It's not your job to make them understand what hard work brings them. But it is your job to make them comply with your house rules. One thing that worked for us was switching how privileges work. Instead of the blank slate = all privileges and then taking away as a punitive measure, the blank slate = no provileges and they get them AFTER they have done what's required of them by our house rules.


----------



## GenB (May 28, 2007)

I, too, could have written that thread. I have a ds 16 who does not yet have his drivers license because he is too lazy to complete the online course. He' flunking at hte expensive private school he goes to so we are yanking him out and sending him to a public school (which in our town aren't great.)

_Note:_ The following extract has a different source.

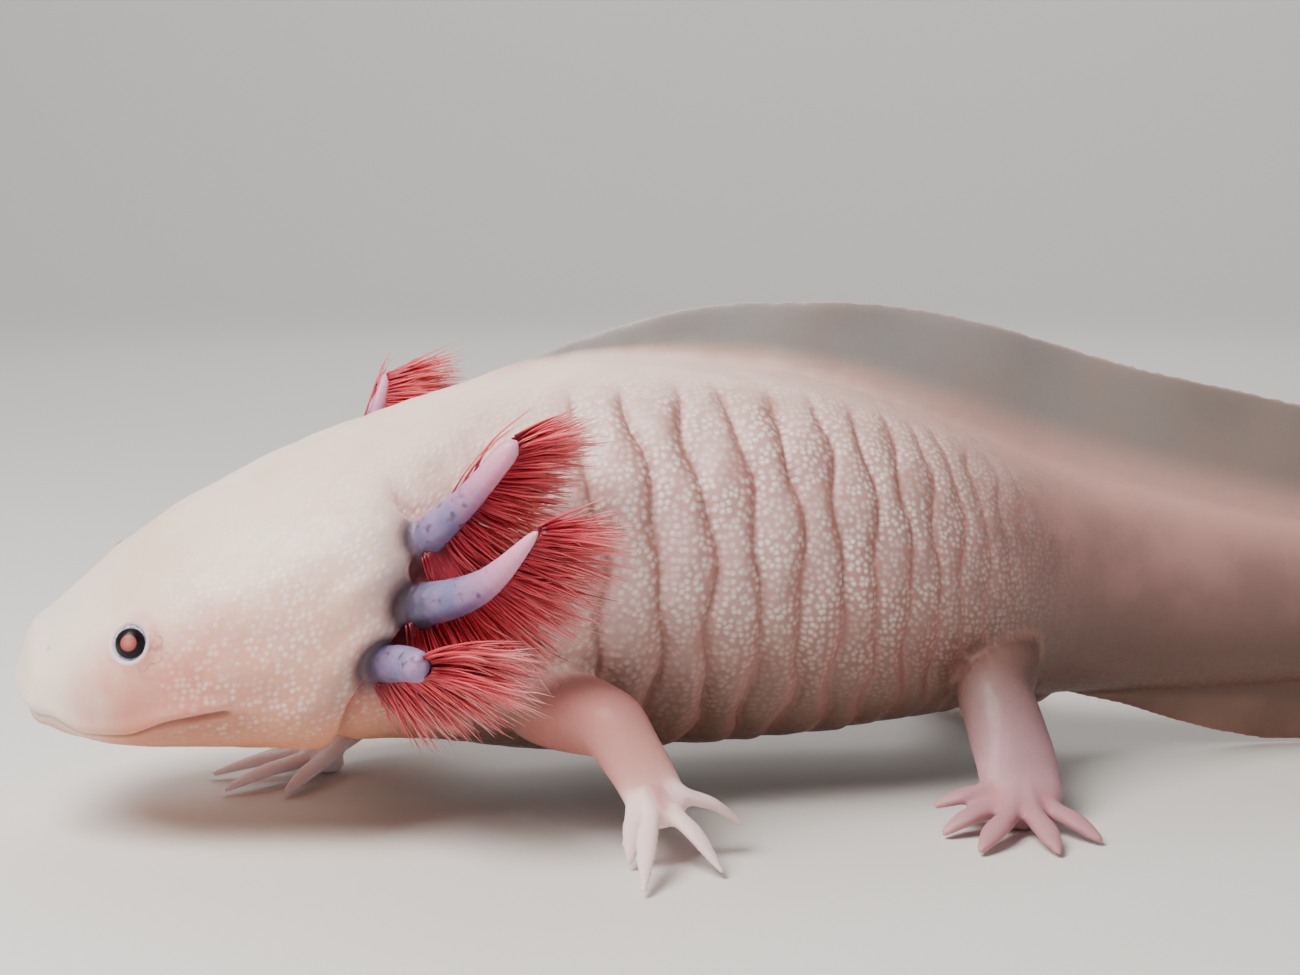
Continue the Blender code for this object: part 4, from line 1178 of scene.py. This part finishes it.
eye_look = eye_material()
for side in ("left", "right"):
    points, quads = join_shapes([eyeball(side)])
    eye = mesh_object(f"eyeball_{side}", to_frame(points), quads)
    aside, forward = from_line(points, eye_centres[side], gazes[side])
    store(eye.data, "off_axis", np.where(forward > 0, aside, EYE_RADIUS))
    weld(eye.data)
    eye.data.materials.append(eye_look)
    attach(eye, "root")
    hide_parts(f"eye_{side}")
print("eyes at", {side: centre.round(1).tolist() for side, centre in eye_centres.items()})

# %% [markdown]
# ## Gill filaments
#
# Each stalk carries hundreds of fine filaments, thin skin over blood, which is why an axolotl's
# gills are crimson. Every filament is a tapered tube along a bent, slightly wavy line, and all of
# one gill are made at once: the arrays run over filament, ring and side. A line that would enter
# the flank is pushed out along the body's own radius, so the comb lies on the skin like wet hair.

# %% Filament lines
RINGS, SIDES = 10, 4
STALK_STEPS = 121
STALK_OUT = 0.8  # the fringe begins where the stalk is this share of the way from the axis to the skin
ROOT_PLACE = 0.8  # the fringe's roots lie this share of the stalk's radius from its middle
COMB_COUNT, WISP_COUNT = 720, 6
FIRST_SEED = 100
FILAMENT_RADIUS = 0.18
SHORT_LENGTH, SHORT_SHARE = 0.62, 0.38  # length of the shorter filaments, and how many there are
FLANK_CLEARANCE = 1.1
PATCH = 0.003  # size of one filament's patch on the bake map
EVEN = np.linspace(0, 1, RINGS)


def stalk_spots(g, share):
    """Middle, direction and radius of the stalk at each share of its length."""
    centres, _, _, along, steps = path_frames(g["path"], STALK_STEPS, STALK_ACROSS)
    tangents = unit(np.gradient(centres, axis=0))
    spot, towards = along_line(share, steps, centres), unit(along_line(share, steps, tangents))
    return spot, towards, np.interp(share, steps, smooth(along, g["thick"], steps))


def clear_of_body(lines):
    """Moves points away from the body's axis until they lie outside its skin."""
    y, z, half, *_ = measures(lines[..., 0])
    share = (1 + FLANK_CLEARANCE / half) / np.maximum(depth(lines), 0.05)
    axis = np.stack([lines[..., 0], y, z], -1)
    return axis + (lines - axis) * np.maximum(share, 1)[..., None]


def comb_lines(g, rng):
    """The fringe: roots along the stalk, and lines that turn from the root's comb direction to the tip's."""
    start = first_outside(g) + g["bare"]
    share = start + (1 - start) * rng.random(COMB_COUNT) ** 0.8
    spot, towards, radius = stalk_spots(g, share)
    where = (share - start) / (1 - start)
    column = where[:, None]
    comb = unit(g["comb"][0] * (1 - column) + g["comb"][1] * column)
    edge = unit(comb - towards * (comb * towards).sum(1, keepdims=True))
    other = np.cross(towards, edge)
    turn = rng.choice([-1.0, 1.0], COMB_COUNT) * rng.uniform(0.15, 0.75 + 0.8 * where**4)
    out = edge * np.cos(turn)[:, None] + other * np.sin(turn)[:, None]
    root = spot + out * (radius * ROOT_PLACE)[:, None]
    tilt = 0.22 * np.sin(turn)[:, None] * other + rng.normal(0, 0.09, (COMB_COUNT, 3))
    direction = unit(comb + tilt + 0.25 * towards * column)
    longest = g["length"][0] * (1 - where) + g["length"][1] * where
    longest = longest * ease(-0.3, 0.2, where)
    part = rng.choice([1.0, SHORT_LENGTH], COMB_COUNT, p=[1 - SHORT_SHARE, SHORT_SHARE])
    length = longest * part * rng.uniform(0.78, 1.12, COMB_COUNT)
    bend = np.array([0.22, 0.0, -g["droop"]]) + rng.normal(0, 0.06, (COMB_COUNT, 3))
    # A low tone is painted shade: filaments near the stalk's root and short ones come out darker.
    tone = length / longest * ease(-0.1, 0.35, where)
    return line_points(root, direction, length, bend, rng), share, turn / np.pi, tone


def wisp_lines(g, rng):
    """A few long filaments that run along the stalk's upper side, arch away from it and pass its tip."""
    share = rng.uniform(0.42, 0.8, WISP_COUNT)
    spot, towards, radius = stalk_spots(g, share)
    comb = unit(g["comb"][0])
    edge = unit(comb - towards * (towards @ comb)[:, None])
    root = spot - edge * (radius * 0.7)[:, None]
    direction = unit(towards - edge * rng.uniform(0.2, 0.42, (WISP_COUNT, 1)))
    whole = np.linalg.norm(np.diff(g["path"], axis=0), axis=1).sum()
    length = (1 - share) * whole + rng.uniform(1.0, 5.0, WISP_COUNT)
    bend = edge * rng.uniform(0.22, 0.4, (WISP_COUNT, 1)) + rng.normal(0, 0.05, (WISP_COUNT, 3))
    lines = line_points(root, direction, length, bend, rng)
    return lines, share, np.full(WISP_COUNT, 0.9), np.ones(WISP_COUNT)


def line_points(root, direction, length, bend, rng):
    """Lines p(t) = root + length (direction t + bend t^2) + a small sideways wave that grows with t."""
    count = len(root)
    t = EVEN[None, :, None]
    wave = np.sin(2 * np.pi * (t * rng.uniform(0.6, 1.7, (count, 1, 1)) + rng.random((count, 1, 1))))
    aside = unit(np.cross(direction, rng.normal(0, 1, (count, 3))))[:, None]
    sway = aside * wave * t * rng.uniform(0.01, 0.06, (count, 1, 1))
    lines = root[:, None] + length[:, None, None] * (direction[:, None] * t + bend[:, None] * t**2 + sway)
    return clear_of_body(lines)


def first_outside(g):
    """The share of the stalk's length where it comes out of the head."""
    centres, *_, steps = path_frames(g["path"], STALK_STEPS, STALK_ACROSS)
    return float(steps[depth(centres) > STALK_OUT][0])


# %% Filaments as tubes
def filament_tubes(lines, radius):
    """Rings round each line, thinner to the tip as 1 - 0.7 t, closed at both ends."""
    ahead = unit(np.gradient(lines, axis=1))
    aside = unit(np.cross(ahead, (0.31, 0.22, 0.92)))
    above = np.cross(aside, ahead)
    size = (radius[:, None] * (1 - 0.7 * EVEN) * np.sqrt(1 - 0.9 * EVEN**12))[..., None, None]
    turn = np.linspace(0, 2 * np.pi, SIDES, endpoint=False)[:, None]
    rings = lines[:, :, None] + size * (aside[:, :, None] * np.cos(turn) + above[:, :, None] * np.sin(turn))
    ends = [np.repeat(lines[:, k, None, None], SIDES, 2) for k in (0, -1)]
    return np.concatenate([ends[0], rings, ends[1]], 1)


def filament_object(name, lines, share, turn, tone, radius):
    """One mesh for all filaments of a gill, with its colour numbers and its bake map."""
    tubes = filament_tubes(lines, radius)
    count, rows = len(tubes), tubes.shape[1]
    one = ring_quads(rows, SIDES)
    quads = (one[None] + (np.arange(count) * rows * SIDES)[:, None, None]).reshape(-1, 4)
    made = mesh_object(name, to_frame(tubes.reshape(-1, 3)), quads)
    reach = np.concatenate([[0], EVEN, [1]])
    store(made.data, "reach", np.broadcast_to(reach[None, :, None], tubes.shape[:3]))
    store(made.data, "tone", np.broadcast_to(tone[:, None, None], tubes.shape[:3]))
    # The stalk's own unwrap runs along it in u and round it in v; each filament is a patch at its root.
    r, c = np.divmod(np.arange((rows - 1) * SIDES), SIDES)
    u, v = np.stack([r, r, r + 1, r + 1], 1) / (rows - 1), np.stack([c, c + 1, c + 1, c], 1) / SIDES
    local = np.stack([u, v], -1)
    root = np.stack([0.03 + 0.94 * share, 0.5 + 0.45 * turn], 1)
    uv = made.data.uv_layers.new(name="OFBake")
    uv.data.foreach_set("uv", (root[:, None, None] + PATCH * (local - 0.5)).astype(np.float32).ravel())
    weld(made.data)
    return made


def filament_material():
    """Crimson, brighter where the tone is high and pinker to the tips; painted shade makes the roots darkest
    and deepens a low tone.
    """
    g = Graph("gill_filament")
    reach, tone = g.number("reach"), g.number("tone")
    g.colour = g.mix((132, 8, 32), (206, 34, 60), g.ease(0.0, 0.8, tone))
    g.lay((238, 84, 100), g.ease(0.1, 0.6, reach), g.ease(0.0, 0.14, tone, 0.1, 1.0))
    g.lay((244, 166, 164), g.ease(0.45, 1.0, reach), g.ease(0.0, 0.6, tone, 0.1, 1.0))
    # Painted shade at the filaments' roots.
    g.lay((92, 8, 24), g.ease(0.1, 0.0, reach), 0.5)
    return g.finish(Roughness=0.46, Subsurface_Weight=0.3, Subsurface_Scale=0.0006,
                    Subsurface_Radius=(1.0, 0.3, 0.25), Coat_Weight=0.1, Coat_Roughness=0.25)


filament_look = filament_material()
triangles = 0
for seed, (name, g) in enumerate(gills.items()):
    rng = np.random.default_rng(FIRST_SEED + seed)
    sets = [comb_lines(g, rng)]
    if name.endswith("1"):
        sets.append(wisp_lines(g, rng))
    lines, share, turn, tone = gather(sets)
    tone = np.clip(rng.uniform(0, 1, len(lines)) * tone, 0, 1)
    radius = FILAMENT_RADIUS * rng.uniform(0.7, 1.15, len(lines))
    comb = filament_object(f"gill_filaments_{name}", lines, share, turn, tone, radius)
    comb.data.materials.append(filament_look)
    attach(comb, "root")
    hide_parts(f"gill_fringe_{name}")
    triangles += triangle_count(comb.data)
print("filament triangles:", triangles)

# %% [markdown]
# ## Floor, light and camera
#
# The floor is a wide pale plate whose rim turns up, so that the camera sees no sharp horizon. One soft
# lamp hangs above and ahead of the snout, a weaker one fills in from the camera's side towards the
# tail, one stands behind and one lights the backdrop. The camera looks a little down on the left flank.

# %% Stage
FLOOR_FLAT, FLOOR_RIM, FLOOR_RISE = 0.95, 2.4, 0.9
FLOOR_BELOW = 0.00005  # metres that the floor lies below the soles
CAMERA_AIM = np.array([-5.9, 2.8, 37.1])  # millimetres in the layout, in the chest
CAMERA_AWAY, CAMERA_TURN, CAMERA_TILT = 280.0, 14.0, 8.0
LENS = 60.92

# Place, aim, size, power and colour of each square soft lamp, in metres and watts.
LAMPS = {
    "key": ((-0.30, -0.12, 0.42), (-0.06, 0, 0.02), 0.28, 4.7, (1.0, 0.96, 0.91)),
    "fill": ((0.4, -0.6, 0.25), (0.02, 0, 0.03), 0.6, 0.6, (0.95, 0.96, 1.0)),
    "rim": ((0.15, 0.6, 0.5), (0, 0, 0.03), 0.5, 1.4, (1.0, 0.98, 0.96)),
    "backdrop": ((0.4, 1.2, 1.5), (0.3, 2.0, 0.2), 1.5, 18.0, (1.0, 1.0, 1.0)),
}

radius = np.concatenate([[0.02], np.linspace(0.1, FLOOR_RIM, 60)])[:, None]
turn = np.linspace(0, 2 * np.pi, 96, endpoint=False)[None]
rise = np.clip(radius - FLOOR_FLAT, 0, None) ** 2 * FLOOR_RISE
grid = np.stack([radius * np.cos(turn), radius * np.sin(turn), rise - FLOOR_BELOW + 0 * turn], -1)
inner = np.repeat(grid[:1].mean(1, keepdims=True), grid.shape[1], 1)
grid = np.concatenate([inner, grid])
floor = mesh_object("floor", grid.reshape(-1, 3), ring_quads(*grid.shape[:2]))
weld(floor.data)
floor_look = Graph("pale_floor")
floor_look.colour = paint(222, 220, 216)
floor.data.materials.append(floor_look.finish(Roughness=0.7))

for name, (place, aim, size, power, colour) in LAMPS.items():
    light = bpy.data.lights.new(name, "AREA")
    light.size = size
    light.energy = power
    light.color = colour
    made = new_object(name, light)
    made.location = place
    made.rotation_euler = (Vector(aim) - Vector(place)).to_track_quat("-Z", "Y").to_euler()

world = bpy.data.worlds.new("studio")
world.use_nodes = True
world.node_tree.nodes["Background"].inputs["Color"].default_value = (0.8, 0.82, 0.85, 1)
world.node_tree.nodes["Background"].inputs["Strength"].default_value = 0.16
bpy.context.scene.world = world

turn, tilt = np.radians(CAMERA_TURN), np.radians(CAMERA_TILT)
forward = np.array([np.sin(turn) * np.cos(tilt), np.cos(turn) * np.cos(tilt), -np.sin(tilt)])
lens = bpy.data.cameras.new("camera")
lens.lens = LENS
lens.clip_start, lens.clip_end = 0.01, 20
camera = new_object("camera", lens)
camera.location = to_frame(CAMERA_AIM - forward * CAMERA_AWAY)
camera.rotation_euler = Vector(forward).to_track_quat("-Z", "Y").to_euler()
bpy.context.scene.camera = camera
print("camera at", [round(v, 4) for v in camera.location])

DD, 20 now, has finally developed a very good work ethic but we can't get her to pay attention to school at all. She takes a few classes at the local junior college but won't decide what or where she wants to go. We're done with that as of this semester. Oh - btw, she has a GED because she also didn't pay attention in high school - played, spent money, dated really bad guys, etc. so the same private school DS attends invited her to leave her senior year. It was too late - she was too far behind - to get her into another school. Now she lives at home and works full time, takes a few classes at night and is somewhat better, but leaves a mess at home for me, is completely self-absorbed, etc.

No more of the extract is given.